Typing the Technical Interview
Aphyr has written three short stories featuring magical beings working through a technical interview (1, 2, 3). The problems are obviously well-beneath the candidates' skills, and their solutions are over the heads of the interviewers.
I like this format. It insults the technical interview and condescends the interviewers, but not by showing how impractical they are. Instead, the candidates are using completely impractical techniques, but they are overblown and mystical. In the one I linked to above, the candidate uses Haskell's type system as a logic programming system to solve the Eight Queens Puzzle. The mystical setting allows the author to enlighten his readers with approaches to solving problems that would otherwise be dismissed in our current climate of hyper-practicality.

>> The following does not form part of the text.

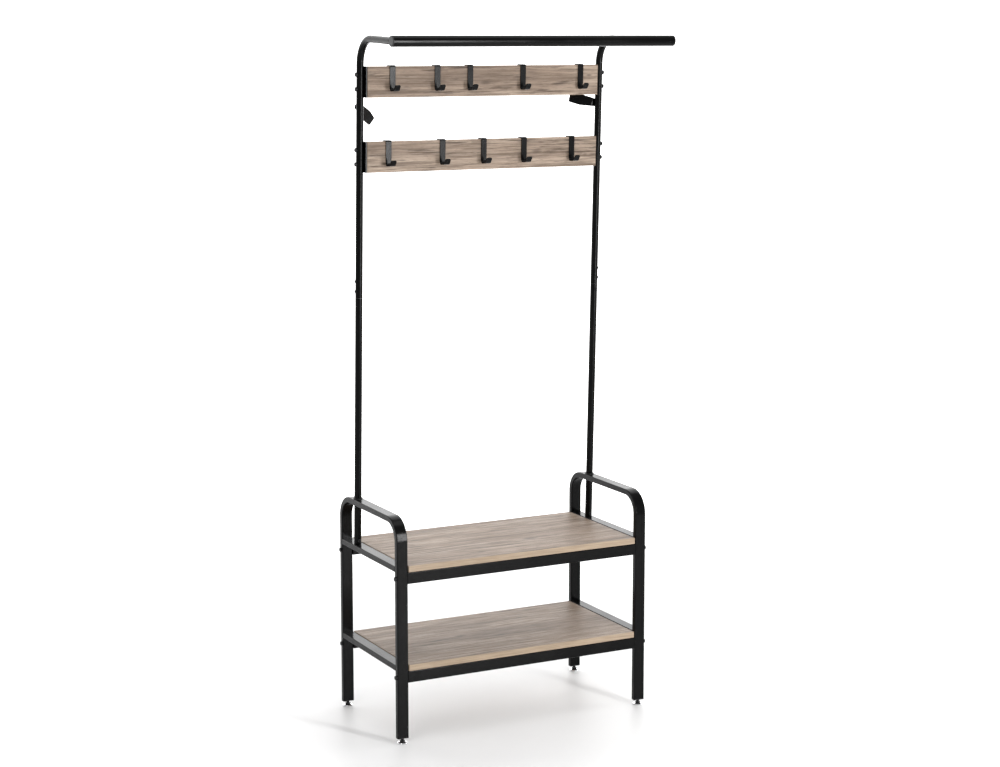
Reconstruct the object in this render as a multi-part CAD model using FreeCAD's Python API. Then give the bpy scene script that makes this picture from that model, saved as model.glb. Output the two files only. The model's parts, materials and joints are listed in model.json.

Descriptive Variables Names: A Code Smell
I'm really digging John De Goes' post about the danger of descriptive variable names. I have heard many times that functional programming is all about data transformation. And while that's not an untrue statement, it indicates that the speaker is at a specific stage in their development as a functional programmer. We want to be building reusable higher-order functions and modeling our systems with algebras. The examples in this article are in Haskell, but the principle applies equally well in Clojure.
Your App Is Good And You Should Feel Good
A wonderful slide deck with transcript about why people complain on the internet and why you should feel good about your work, despite complaints. It touches on modern Psychology and 90s pop culture.
Techniques for Efficiently Learning Programming Languages
Good advice from Daniel Higginbotham about how to learn programming languages.
Power to the (Mobile) People: Clojure and GraphQL YouTube
Howard Lewis Ship explains the reasons to use GraphQL and presents Walmart's GraphQL implementation in Clojure, called Lacinia.
With Great Composition Comes Great Responsibility YouTube
Elizabeth Engelman dives deep into Datomic queries, how best to structure entities, and refactoring queries to be useful over the evolution of your software.